— Start of Data shown —

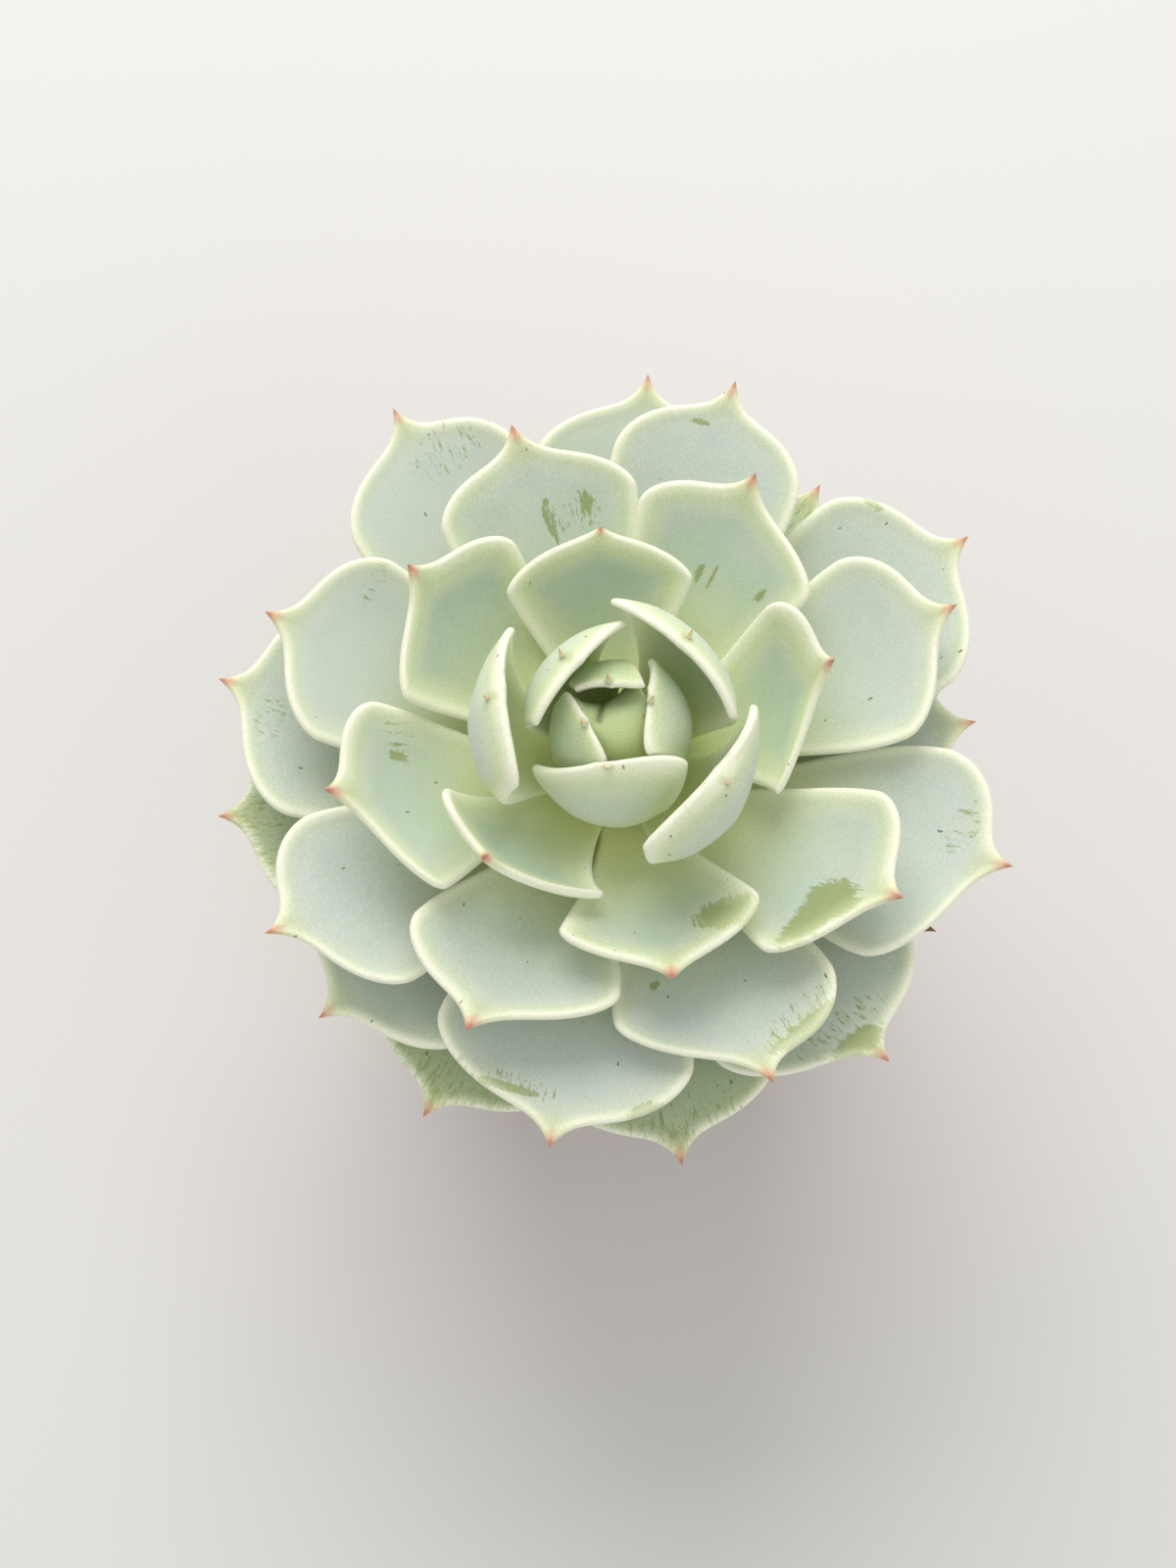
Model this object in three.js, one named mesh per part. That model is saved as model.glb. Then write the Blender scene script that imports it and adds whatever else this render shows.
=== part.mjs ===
// A potted Lola echeveria: 41 fleshy leaves in a golden-angle rosette on a short stem, rooted in gritty soil
// in a plain clay pot. Millimetres, +Z up, origin under the middle of the whole plant on the standing surface.
import * as THREE from "three";

// Rosette. The stem's axis stands a little off the pot's middle, where the spread of the leaves centres itself.
const PLANT_X = 1.2;
const PLANT_Y = -3.8;

// Each leaf, youngest first: direction of its midrib in degrees, distance of its spine's tip from the axis,
// half of its greatest width, shape, sideways set of the spine, and how far its left corner is ahead of the
// middle and its right one behind it. The shape is the widest distance from the axis for the nine closed leaves
// of the bud, and the rise of the tip in degrees for the open ones.
const LEAVES = [
  [292, -3.7, 6.3, 6.8, 0, 0],
  [110, 2.8, 5, 8.9, -0.1, -2.5],
  [206, 4.4, 6.4, 9.2, -0.5, 0.4],
  [11, 4, 8.1, 9.8, 2.2, -3.5],
  [139.5, 7.1, 10.8, 12.8, -0.8, 0.1],
  [261, 7.9, 11.9, 11.9, -2, 4.3],
  [43, 11.2, 12.6, 16.1, -0.4, 2.5],
  [179, 15.9, 13.1, 19.6, -1.6, 2.6],
  [325, 16.6, 14.5, 18.8, 0.5, -2],
  [96, 31.6, 15, 63, -0.9, 0.5],
  [228, 26.7, 14.3, 76, -1.4, -12.5],
  [18, 33, 14, 55, 1.4, 13],
  [140, 40.6, 14.6, 48, -0.6, -4.7],
  [284, 35.6, 15.6, 45, -0.7, 3.6],
  [63, 46.5, 14.9, 40, 0.5, 3],
  [192, 42.3, 15, 45, -1.8, -8],
  [329.5, 46.6, 14.8, 38, 1.3, 4.8],
  [106.5, 53.7, 15.3, 28, 0.6, 1.2],
  [243.5, 46.3, 16.6, 30, -1.2, -4],
  [24.5, 56, 14.7, 25, 0.3, 3],
  [156, 57.3, 15, 25, 0.8, -1.7],
  [294, 52.7, 16.5, 22, 1, 7.5],
  [73.5, 63, 14.7, 22, -0.5, 0.2],
  [207.5, 57.5, 14.8, 20, -1, -3.4],
  [343.5, 60, 17, 18, 1.9, 5.4],
  [122, 66.6, 15, 18, -1.2, -1.3],
  [259.5, 57.5, 19.3, 15, 0.6, 1.8],
  [34.5, 65.5, 17.2, 17, 0, 1],
  [167, 62.2, 17.2, 15, -1, 0],
  [311.5, 59, 17.8, 13, 1.3, 2.8],
  [85.5, 65.8, 17, 13, 0, -0.5],
  [219.5, 57.5, 17, 12, 0, 0],
  [10.5, 56.4, 16.5, 7, 0, 0],
  [143, 55.5, 16.5, 6, 0, 0],
  [279.5, 58.8, 17.5, 9, 0, 0],
  [57, 59.5, 16.5, 6.5, 0, 0],
  [184, 61.1, 16.5, 9, 0, 0],
  [336, 53.5, 14, 5, 0, 0],
  [101, 54, 16, 9, 0, 0],
  [240, 58, 17, 9, 0, 0],
  [20, 56, 16.5, 3, 0, 0],
];
const BUD_LEAVES = 9;
const BUD_SPINE = 0.3; // the end of a closed leaf is nearly plain
const BUD_TAPER = 0.78; // a closed leaf is as wide lower down as at its end
const BUD_ROLL = 0.6; // how much more it curves across at the stem than at its end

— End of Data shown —

**Stated goal:**
Copy out only the lines running from the beginning of the data to the line with "import * as", both ends included.

**Task response:**
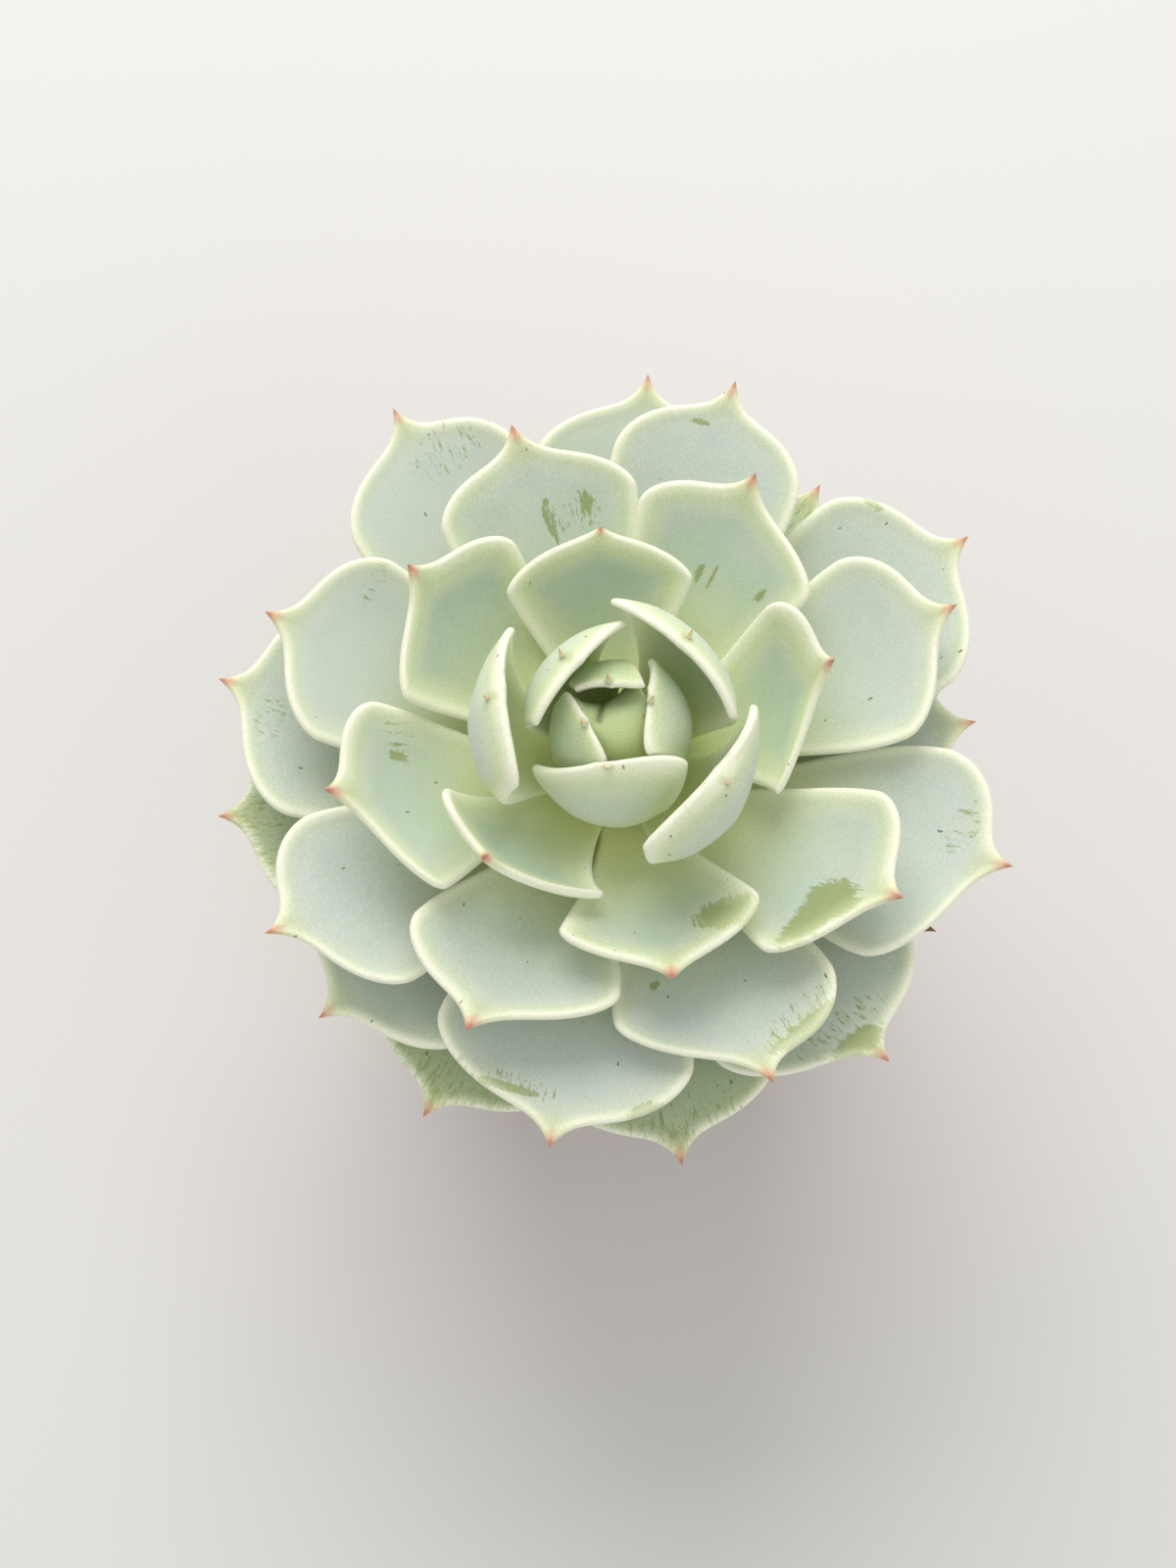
Model this object in three.js, one named mesh per part. That model is saved as model.glb. Then write the Blender scene script that imports it and adds whatever else this render shows.
=== part.mjs ===
// A potted Lola echeveria: 41 fleshy leaves in a golden-angle rosette on a short stem, rooted in gritty soil
// in a plain clay pot. Millimetres, +Z up, origin under the middle of the whole plant on the standing surface.
import * as THREE from "three";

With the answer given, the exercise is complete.